Précédents à Montréal

Avant de se lancer dans un tel projet, la CAI invite d'ailleurs Montréal à faire une analyse rigoureuse de ses besoins.

Ses règles prévoient notamment que la vidéosurveillance doit être utilisée comme moyen de dernier recours, lorsque les autres méthodes pour contrer des problématiques ont échoué. Les caméras devraient être utilisées pour régler un «problème récurrent et circonscrit», et non de manière générale.

«Ça ne peut pas être une partie de pêche, il faut que ça cible un problème particulier», souligne Ian Lafrenière.

Montréal mise déjà sur la vidéosurveillance dans certains secteurs. Une vingtaine de caméras ont en effet été installées le long du boulevard Saint-Laurent en raison des problèmes de violence vécus à cet endroit.

Le projet de vidéosurveillance Robot-Cam, mis de l'avant en 2004 dans le Quartier latin pour réduire le problème de trafic de drogue, avait pour sa part soulevé une importante polémique. Les quatre caméras installées dans la rue Saint-Denis, aux abords de la station de métro Berri-UQAM, avaient entraîné une diminution du tiers des crimes dans l'année qui a suivi, selon un bilan du Service de police de la Ville de Montréal. On avait toutefois observé un déplacement de la revente dans les rues voisines, où les caméras n'étaient pas présentes.

Le sociologue Christian Boudreau, qui s'intéresse à la question de la vidéosurveillance, indique que les caméras ne règlent pas les problèmes de criminalité, mais servent principalement à élucider les crimes, après que ceux-ci ont été perpétrés. «Dans les villes où on a installé des caméras au centre-ville, on voit que la prostitution et la petite criminalité continuent, mais ça sécurise les gens», note le professeur de l'École nationale d'administration publique.

Rare dans les parcs

Si les villes sont nombreuses à multiplier les caméras dans leurs rues, la vidéosurveillance dans les parcs se fait plus rare - ou du moins, plus discrète. La municipalité d'Elk Grove, en Californie, est l'une des rares à avoir choisi de miser ouvertement sur cette méthode pour contrer la criminalité.

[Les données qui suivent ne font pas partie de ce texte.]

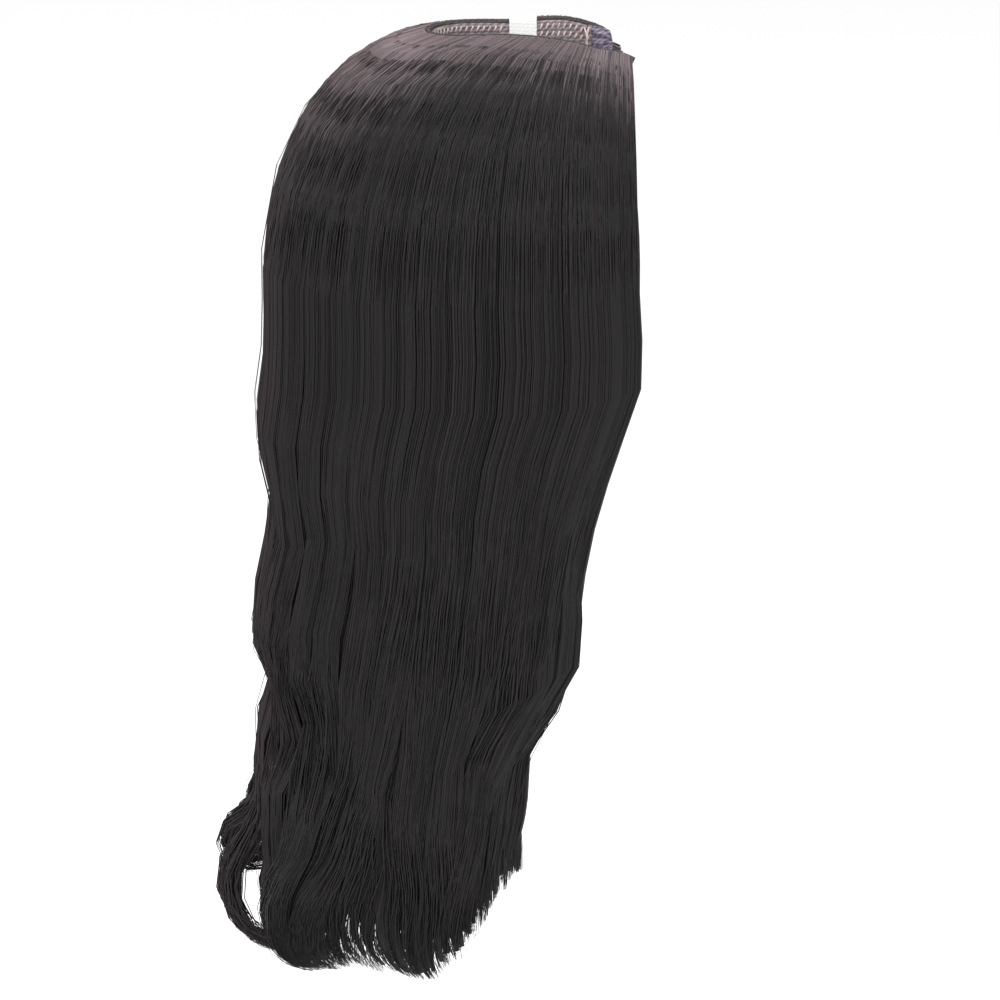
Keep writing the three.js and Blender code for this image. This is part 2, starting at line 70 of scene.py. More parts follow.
def dome_height(x, y, off):
    """Height of the head form grown by off: the rise times the power mean that x and y leave of it."""
    reach = np.where(y > TOP_Y, HEAD_BACK_REACH, HEAD_FRONT_REACH) + off
    used = np.abs(x / (HEAD_HALF_WIDTH + off)) ** FULLNESS + np.abs((y - TOP_Y) / reach) ** FULLNESS
    return WIDEST_Z + (HEAD_RISE + off) * np.clip(1 - used, 0, 1) ** (1 / FULLNESS)


print("widest level of the head at", round(WIDEST_Z, 1), "mm")

# %% [markdown]
# The hair grows from the rim of a U-shaped opening and runs down over the cap. A place round the cap is h,
# from -1 at the right front edge through 0 at the middle of the back to 1 at the left front edge. A place on
# the way down is u: 0 on the rim, 1 on the widest level of the head, 2 at the hem. One function of h and u
# then carries the net, the bands and every strand.

# %% Places on the cap
OPENING_HALF_WIDTH = 15.0
OPENING_FRONT_Y = -104.0
OPENING_BACK_Y = -14.0
BINDING_WIDTH = 2.4
SEWN_GAP = 0.3
LEFT_RISE = (5.3, 48, 84)
LEFT_FALL = (7.3, 93, 100)
RIGHT_RISE = (2.4, 86, 102)
CAP_FRONT_Y = -96.5
CAP_WALL = 1.5
EAR_DROP = 20.0
NAPE_DROP = 66.0
RIM_HALF_WIDTH = OPENING_HALF_WIDTH + BINDING_WIDTH + SEWN_GAP
RIM_RUN = OPENING_BACK_Y - OPENING_HALF_WIDTH - OPENING_FRONT_Y + RIM_HALF_WIDTH * np.pi / 2


def rim_plan(h, half_width):
    """Plan of the U: straight from the front for a share of its length, then a quarter turn to the middle."""
    bend_y = OPENING_BACK_Y - OPENING_HALF_WIDTH
    straight = bend_y - OPENING_FRONT_Y
    run = (1 - np.abs(h)) * RIM_RUN
    angle = np.clip((run - straight) / RIM_HALF_WIDTH, 0, np.pi / 2)
    x = np.sign(h + 1e-12) * half_width * np.cos(angle)
    y = np.where(run <= straight, OPENING_FRONT_Y + run, bend_y + half_width * np.sin(angle))
    return x, y


def rim_rise(h):
    """How much further the rim stands up towards a front corner, more on the left, before it drops again."""
    _, y = rim_plan(h, RIM_HALF_WIDTH)
    steps = (LEFT_RISE, LEFT_FALL, RIGHT_RISE)
    left, fall, right = (size * smooth(-y, low, high) for size, low, high in steps)
    return np.where(h < 0, right, left - fall)


def widest_plan(h, off):
    """Plan of the widest level: a superellipse, its angle running with h over the front and then the back."""
    power = 2 / FULLNESS
    front_angle = np.arcsin(((TOP_Y - CAP_FRONT_Y) / HEAD_FRONT_REACH) ** (1 / power))
    front_share = (TOP_Y - CAP_FRONT_Y) / (TOP_Y - CAP_FRONT_Y + BACK_CURVE * HEAD_BACK_REACH)
    near = 1 - np.abs(h)
    ahead = front_angle * np.clip(1 - near / front_share, 0, 1)
    behind = np.pi / 2 * np.clip((near - front_share) / (1 - front_share), 0, 1)
    angle = np.where(near < front_share, ahead, behind)
    x = np.sign(h + 1e-12) * (HEAD_HALF_WIDTH + off) * np.clip(np.cos(angle), 0, 1) ** power
    front_y = TOP_Y - (HEAD_FRONT_REACH + off) * np.sin(ahead) ** power
    back_y = TOP_Y + (HEAD_BACK_REACH + off) * np.sin(behind) ** power
    return x, np.where(near < front_share, front_y, back_y)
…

Cette ville de 160 000 habitants affiche pourtant un taux de criminalité largement inférieur à la moyenne en Californie. «Même si la criminalité est relativement faible dans nos parcs, comparativement à ailleurs en ville, nous voulons tout de même être proactifs. Ces caméras sont très visibles, et nous souhaitons qu'elles dissuadent des gens de perpétrer des crimes», dit Christopher Trim, de l'Elk Grove Police Department.